Histoire et création littéraire en Espagne au Siècle d’Or : falsification et fiction

Vendredi 30 novembre 2018

14h30-19h, salle 235C

Ecole normale supérieure, 29, rue d’Ulm, 75005 Paris

L’ objectif de la journée d’études est d’approfondir ce paradoxe : comment la méthode destinée à construire une vérité historique, a pu être mise au service de nouveaux types de fiction ?

On doit aux humanistes de la Renaissance l’élaboration d’outils conceptuels et techniques pour distinguer le vrai du faux, le factuel de l’inventé. La philologie naquit de cette exigence, tout comme les réflexions sur la méthode, chez Vives, El Brocense ou encore Bodin. Plus particulièrement, les historiens espagnols, tels A. de Morales ou A. Agustín, discutèrent longuement, de manière originale et clairvoyante, sur la méthode pour établir le vrai en histoire. La seconde moitié du XVIe siècle, cependant, fut le moment de profondes modifications du rôle que l’on fit jouer à cette méthode humaniste, mise au service des causes politiques de la monarchie de Philippe II et de ses héritiers, et des causes religieuses de l’Église post-tridentine.

Surgirent alors diverses opérations de falsification (fausses chroniques forgées par le jésuite Román de la Higuera, plombs du Sacromonte de Grenade) qui répondaient paradoxalement aux exigences scientifiques posées par l’humanisme, en offrant des « preuves » et des documents forgés sur mesure, pour la défense de certains intérêts. Parallèlement, les écrits d’Annius de Viterbe, à la fausseté pourtant déjà avérée, connurent une immense diffusion au XVIIe siècle en Espagne. L’historiographie espagnole du Siècle d’Or, en particulier locale, portera longtemps la trace de ce dévoiement des exigences de l’humanisme.
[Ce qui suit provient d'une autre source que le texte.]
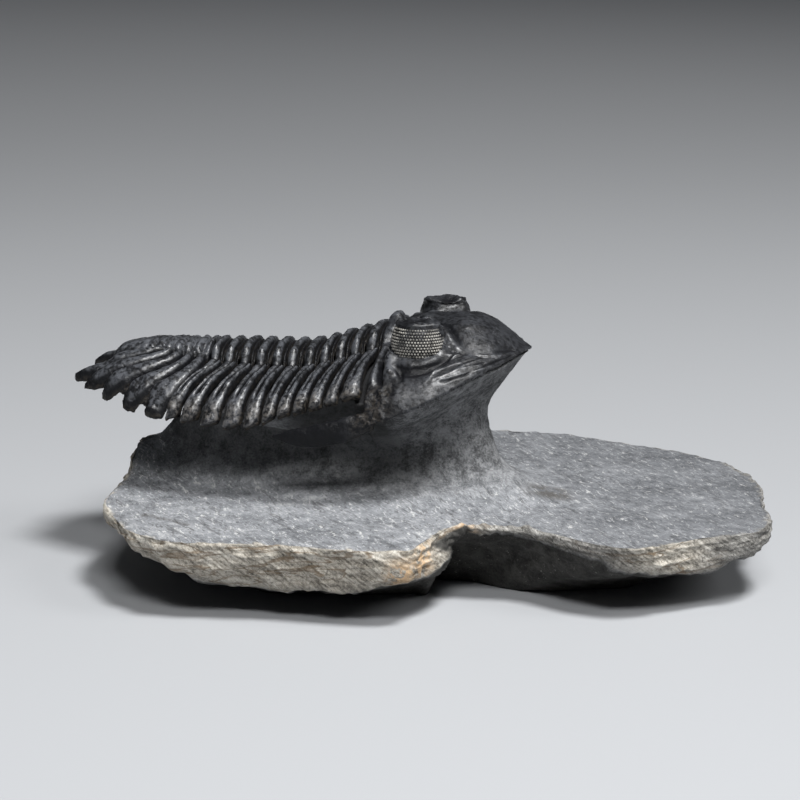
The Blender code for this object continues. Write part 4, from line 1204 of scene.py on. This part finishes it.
# Each lamp's place, what it is aimed at, its size, its power and how wide its light spreads, in degrees
LAMPS = {
    "overhead": ((0.35, -0.3, 1.1), (0, -0.1, 0), (0.3, 0.3), 3.3, 80),
    "front": ((0.05, -0.8, 0.9), (0, -0.15, 0), (0.4, 0.25), 1.3, 75),
    "right": ((1.0, -0.3, 0.8), (0, -0.1, 0), (0.5, 0.5), 0.8, 80),
}


def floor():
    """A pale floor, with painted light: it is coloured paler far behind the stone."""
    made, graph, shader, place = finish("pale paper")
    tone = graph.noise(place, 400.0)
    near = graph.blend(tone, (0.385, 0.395, 0.41), (0.405, 0.415, 0.43))
    back = graph.add("ShaderNodeSeparateXYZ", None, {0: place}, output="Y")
    # Painted light: the floor's colour grows paler far behind the stone.
    colour = graph.blend(back.between(300, 1300), near, (0.85, 0.87, 0.9))
    connect(graph, shader, colour, 0.7 + tone * 0.1, tone, 0.01)
    sheet = bpy.data.meshes.new("floor")
    corners = [(x * FLOOR_REACH, y * FLOOR_REACH, 0) for x, y in ((-1, -1), (1, -1), (1, 1), (-1, 1))]
    sheet.from_pydata(corners, [], [(0, 1, 2, 3)])
    in_scene("floor", sheet, [made])


def studio():
    """The floor, the lamps, a little light all round, and the camera."""
    scene = bpy.context.scene
    floor()
    for name, (place, aim, size, power, spread) in LAMPS.items():
        data = bpy.data.lights.new(name, "AREA")
        data.shape = "RECTANGLE"
        data.size, data.size_y = size
        data.energy = power
        data.spread = radians(spread)
        lamp = bpy.data.objects.new(name, data)
        lamp.location = place
        lamp.rotation_euler = (Vector(aim) - Vector(place)).to_track_quat("-Z", "Y").to_euler()
        scene.collection.objects.link(lamp)
    world = bpy.data.worlds.new("room")
    world.use_nodes = True
    world.node_tree.nodes["Background"].inputs[0].default_value = (0.92, 0.95, 1.0, 1)
    world.node_tree.nodes["Background"].inputs[1].default_value = 0.05
    scene.world = world

    data = bpy.data.cameras.new("camera")
    data.lens = CAMERA_LENS
    data.sensor_width = CAMERA_SENSOR
    data.clip_start, data.clip_end = 0.01, 20
    camera = bpy.data.objects.new("camera", data)
    back = Vector((0, -cos(CAMERA_TILT), sin(CAMERA_TILT)))
    camera.location = Vector(CAMERA_AIM) + back * CAMERA_DISTANCE
    camera.rotation_euler = (pi / 2 - CAMERA_TILT, 0, 0)
    scene.collection.objects.link(camera)
    scene.camera = camera
    scene.view_settings.view_transform = "Standard"


def build():
    """Makes the studio and every piece, and says which node's place each takes."""
    studio()
    shell, rock, lens = shell_finish(), stone_finish(), lens_finish()
    dressed = {"matrix": stone(rock), "cephalon": head_shield(shell), "pygidium": tail_shield(shell)}
    for number in range(len(RING_X)):
        dressed[f"thoracic_segment_{number + 1:02d}"] = body_ring(number, shell)
    for node, made in dressed.items():
        made.name = node + "_surface"
        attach(made, "root")
        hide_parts(node)
        "rock" if node == "matrix" else "shell"
    for name, side in (("right_eye_lenses", -1), ("left_eye_lenses", 1)):
        lenses = eye_lenses(name, side, lens)
        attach(lenses, "root")


build()
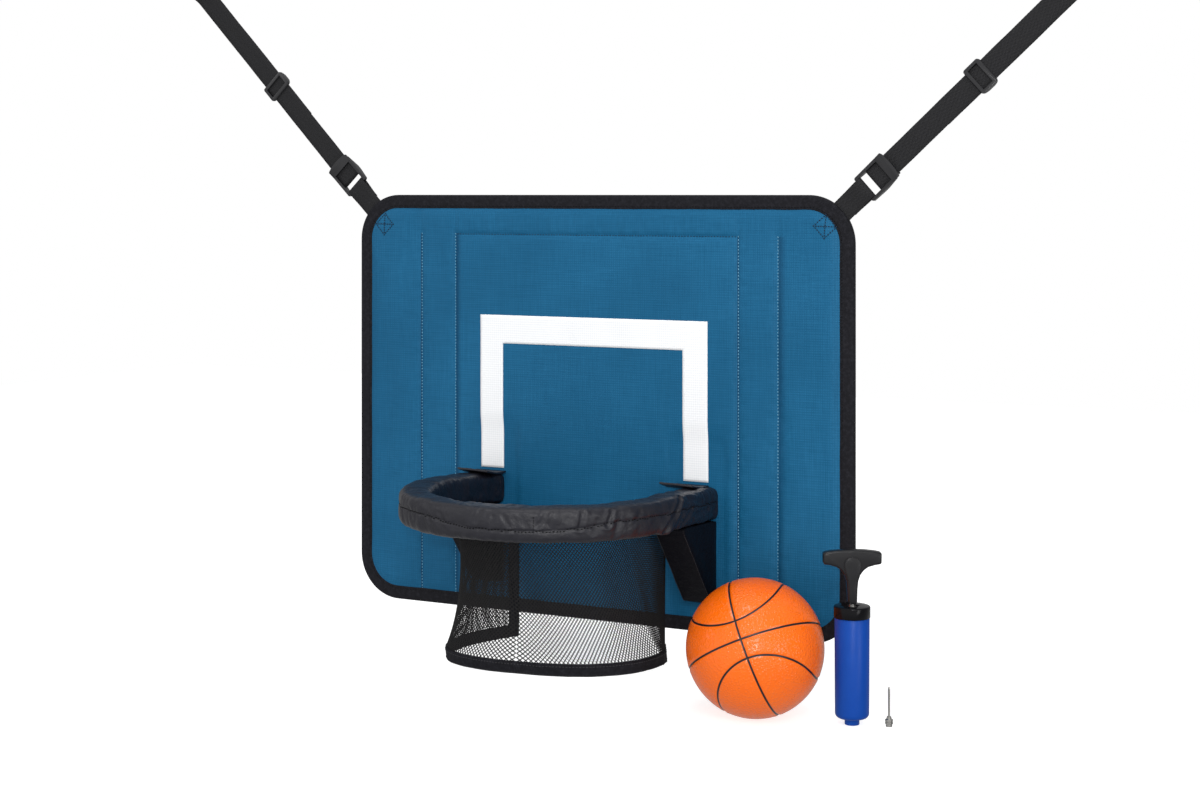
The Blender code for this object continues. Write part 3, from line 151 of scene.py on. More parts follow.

Quant à la fiction avouée comme telle, celle des romans, chez Cervantès en particulier, elle joue de ce paradoxe et elle met en intrigue les procédés de falsification et de vérification d'une manière de manière ingénieuse, propre à divertir les lecteurs et à peut-être à les faire réfléchir.

Org. Roland Béhar (ENS, CLEA) et Muriel Elvira (CLEA)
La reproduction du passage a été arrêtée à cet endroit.